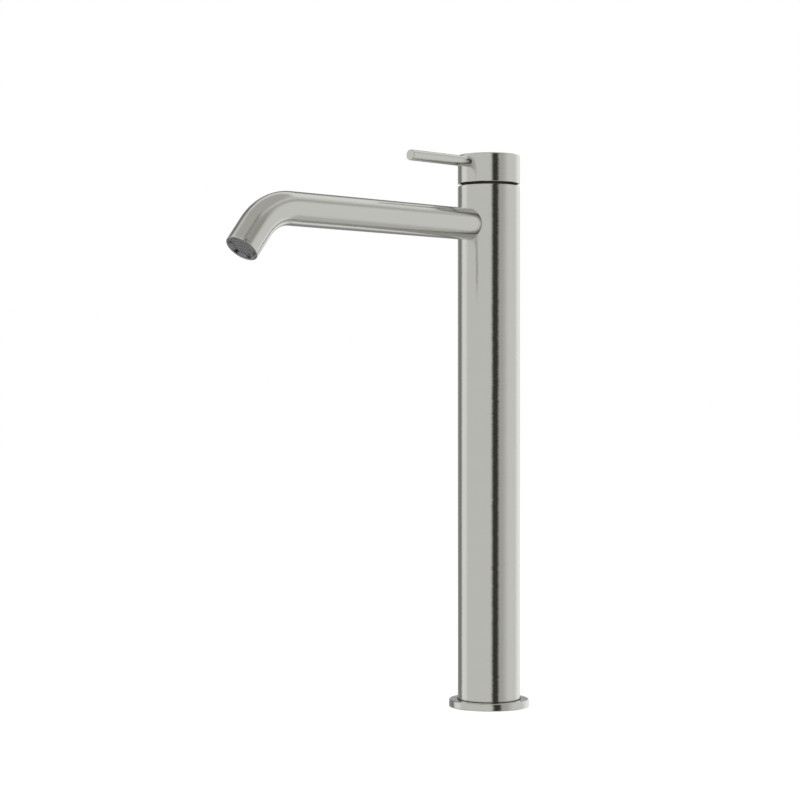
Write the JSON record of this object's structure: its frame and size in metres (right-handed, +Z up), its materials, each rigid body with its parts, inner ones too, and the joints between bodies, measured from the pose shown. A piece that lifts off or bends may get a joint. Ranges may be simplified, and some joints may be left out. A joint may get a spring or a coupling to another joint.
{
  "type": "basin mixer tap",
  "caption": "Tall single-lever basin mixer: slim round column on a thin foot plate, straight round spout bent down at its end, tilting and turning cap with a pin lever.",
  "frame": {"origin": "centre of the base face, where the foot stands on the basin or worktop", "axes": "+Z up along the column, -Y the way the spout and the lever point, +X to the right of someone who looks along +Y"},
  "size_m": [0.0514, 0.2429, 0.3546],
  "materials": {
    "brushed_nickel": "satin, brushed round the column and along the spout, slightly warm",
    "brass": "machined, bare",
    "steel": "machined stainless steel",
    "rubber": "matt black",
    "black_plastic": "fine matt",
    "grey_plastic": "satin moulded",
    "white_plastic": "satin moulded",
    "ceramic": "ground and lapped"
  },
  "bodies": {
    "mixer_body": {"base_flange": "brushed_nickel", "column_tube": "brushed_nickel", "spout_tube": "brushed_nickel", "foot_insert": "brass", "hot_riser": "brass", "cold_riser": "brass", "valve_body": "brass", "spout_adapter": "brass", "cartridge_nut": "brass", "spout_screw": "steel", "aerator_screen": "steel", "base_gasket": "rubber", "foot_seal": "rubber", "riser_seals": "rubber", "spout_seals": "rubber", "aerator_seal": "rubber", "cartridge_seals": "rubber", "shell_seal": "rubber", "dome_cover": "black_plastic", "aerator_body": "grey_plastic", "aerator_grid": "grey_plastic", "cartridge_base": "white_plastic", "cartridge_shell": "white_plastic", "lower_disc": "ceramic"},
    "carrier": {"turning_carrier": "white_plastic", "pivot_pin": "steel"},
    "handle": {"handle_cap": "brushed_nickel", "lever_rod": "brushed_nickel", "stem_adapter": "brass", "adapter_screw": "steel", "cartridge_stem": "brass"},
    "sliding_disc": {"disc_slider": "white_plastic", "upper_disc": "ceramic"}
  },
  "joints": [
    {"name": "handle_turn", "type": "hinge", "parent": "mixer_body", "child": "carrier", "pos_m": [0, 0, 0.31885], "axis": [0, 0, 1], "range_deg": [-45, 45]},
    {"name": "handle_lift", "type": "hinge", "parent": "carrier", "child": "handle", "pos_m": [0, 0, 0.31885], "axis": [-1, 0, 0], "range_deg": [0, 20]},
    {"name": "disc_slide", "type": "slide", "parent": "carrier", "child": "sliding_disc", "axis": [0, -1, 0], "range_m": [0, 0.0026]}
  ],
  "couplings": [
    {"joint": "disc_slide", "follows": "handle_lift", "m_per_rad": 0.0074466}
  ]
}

- **WHAT NEEDS TO BE DONE**
Write out the whole listing exactly.

- **SOLVED EXERCISE**
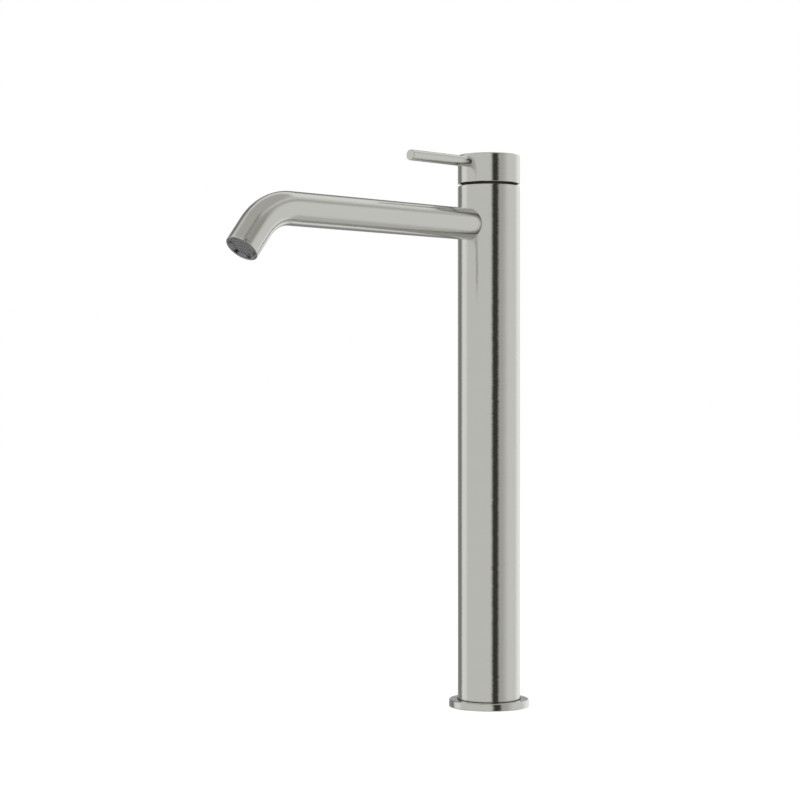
Write the JSON record of this object's structure: its frame and size in metres (right-handed, +Z up), its materials, each rigid body with its parts, inner ones too, and the joints between bodies, measured from the pose shown. A piece that lifts off or bends may get a joint. Ranges may be simplified, and some joints may be left out. A joint may get a spring or a coupling to another joint.
{
  "type": "basin mixer tap",
  "caption": "Tall single-lever basin mixer: slim round column on a thin foot plate, straight round spout bent down at its end, tilting and turning cap with a pin lever.",
  "frame": {"origin": "centre of the base face, where the foot stands on the basin or worktop", "axes": "+Z up along the column, -Y the way the spout and the lever point, +X to the right of someone who looks along +Y"},
  "size_m": [0.0514, 0.2429, 0.3546],
  "materials": {
    "brushed_nickel": "satin, brushed round the column and along the spout, slightly warm",
    "brass": "machined, bare",
    "steel": "machined stainless steel",
    "rubber": "matt black",
    "black_plastic": "fine matt",
    "grey_plastic": "satin moulded",
    "white_plastic": "satin moulded",
    "ceramic": "ground and lapped"
  },
  "bodies": {
    "mixer_body": {"base_flange": "brushed_nickel", "column_tube": "brushed_nickel", "spout_tube": "brushed_nickel", "foot_insert": "brass", "hot_riser": "brass", "cold_riser": "brass", "valve_body": "brass", "spout_adapter": "brass", "cartridge_nut": "brass", "spout_screw": "steel", "aerator_screen": "steel", "base_gasket": "rubber", "foot_seal": "rubber", "riser_seals": "rubber", "spout_seals": "rubber", "aerator_seal": "rubber", "cartridge_seals": "rubber", "shell_seal": "rubber", "dome_cover": "black_plastic", "aerator_body": "grey_plastic", "aerator_grid": "grey_plastic", "cartridge_base": "white_plastic", "cartridge_shell": "white_plastic", "lower_disc": "ceramic"},
    "carrier": {"turning_carrier": "white_plastic", "pivot_pin": "steel"},
    "handle": {"handle_cap": "brushed_nickel", "lever_rod": "brushed_nickel", "stem_adapter": "brass", "adapter_screw": "steel", "cartridge_stem": "brass"},
    "sliding_disc": {"disc_slider": "white_plastic", "upper_disc": "ceramic"}
  },
  "joints": [
    {"name": "handle_turn", "type": "hinge", "parent": "mixer_body", "child": "carrier", "pos_m": [0, 0, 0.31885], "axis": [0, 0, 1], "range_deg": [-45, 45]},
    {"name": "handle_lift", "type": "hinge", "parent": "carrier", "child": "handle", "pos_m": [0, 0, 0.31885], "axis": [-1, 0, 0], "range_deg": [0, 20]},
    {"name": "disc_slide", "type": "slide", "parent": "carrier", "child": "sliding_disc", "axis": [0, -1, 0], "range_m": [0, 0.0026]}
  ],
  "couplings": [
    {"joint": "disc_slide", "follows": "handle_lift", "m_per_rad": 0.0074466}
  ]
}